Homework. Close your eyes. Breathe in and think, “I’m the boss of my thoughts.” Think it again as you breathe out. (If you have trouble with images intruding, see the words written in your imagination.) Do that three or more times. Then open your eyes and without thinking about past or future, focus on what you see, hear, smell, taste and feel. Do that till you have to do something else, or want to do something else.

Anything helpful to add? Comment below.

10 Steps Away from Depression

(I call this series “10 Steps Away from Depression” because no step is a fix in itself. There is no quick fix for depression, but we can take steps, whenever we have the strength, and enough of those steps put together add up to a good journey – joyful even.)

Years ago, decades maybe, I saw this Al Franken movie about a guy who used affirmations to help him recover from all the trauma and developmental snags that came from growing up in an alcoholic family.

He’d been on Saturday Night Live, a child-like, nerdy character reciting, “I’m good enough, I’m smart enough, and doggone it, people like me,” as he addressed his image in a mirror.

The sketches were so ridiculous I assumed the movie he starred in would be the same.

But the film actually worked on two levels – as comedy, but also as an authentic account of someone trying to salvage their sanity and work a recovery program that would break them out of crippling generational patterns. I even found it inspiring.

I’ve given all those sappy affirmations on coffee mugs and driftwood a little more respect ever since. As someone who’s had a lifelong struggle with depression, I now consider affirming myself to be a survival tactic.

I even do the talking-into-the-mirror thing.

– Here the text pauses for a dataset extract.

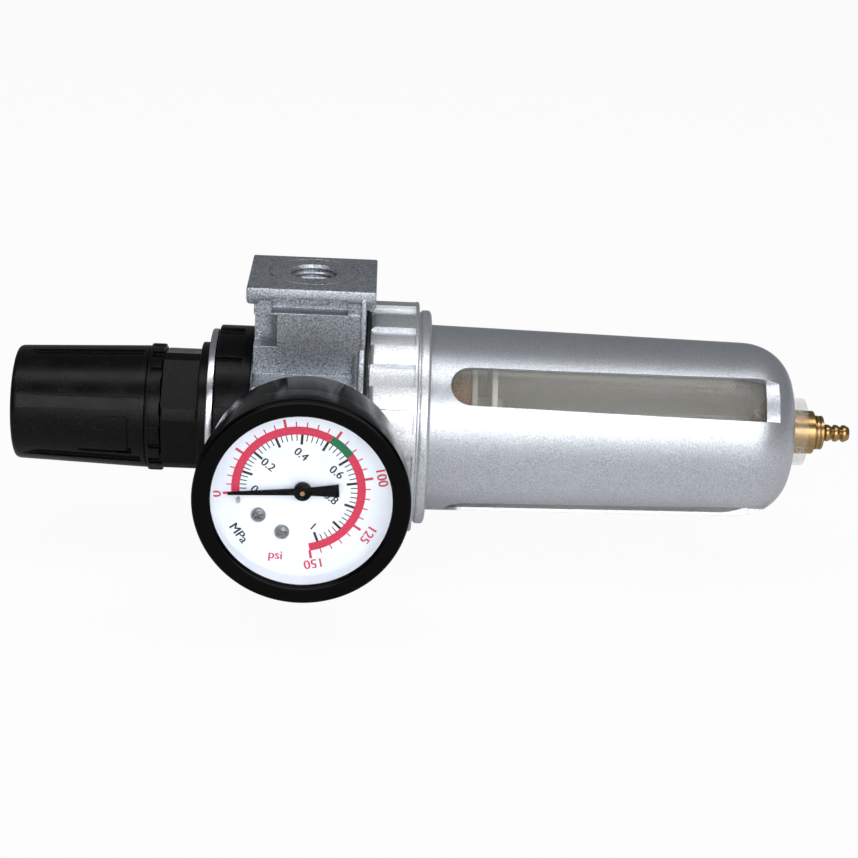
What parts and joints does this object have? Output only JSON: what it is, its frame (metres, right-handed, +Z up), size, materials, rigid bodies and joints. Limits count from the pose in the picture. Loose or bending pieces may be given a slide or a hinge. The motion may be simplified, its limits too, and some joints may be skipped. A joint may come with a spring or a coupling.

Apparently the chemicals in our brains can’t dintinguish cool from uncool behavior, because I always feel a little better after I do it. I say things like:

“You don’t have to be model thin; you look nice.”

“Congratulations, you finished the article ahead of deadline.”

“You helped four people today. Good job.”

When I’m too cynical to take it seriously, I repeat, “I’m good enough, I’m smart enough, and doggone it, people like me!”

On days I feel pretty useless, I can at least say, “God loves you and won’t give up on you.”

Affirming good things about ourselves can become the lifeline that draws us out of our stuck places. We gain the energy to do fun things that help us feel happier, and challenging things that help us succeed and build confidence.

One of life’s most wicked truths is that you can’t love anyone else better than you love yourself. If we dislike and neglect ourselves, our motives will always be tainted with subconscious need, and we’ll live on the edge of burn-out.

So, one path away from of that yucky emotional weight inside us called depression is to start saying nice things to ourselves. And to stop ourselves, just as we would a little kid, when we find ourselves insulting ourselves.

Homework: write down 5 compliments to yourself, then (check that you’re alone!) say one of them to yourself out loud as you look at yourself in a mirror. Then smile. You don’t have to feel better right away for this to be helpful. Just keep doing it once a day. We’re working on becoming more aware of the messages we give ourselves.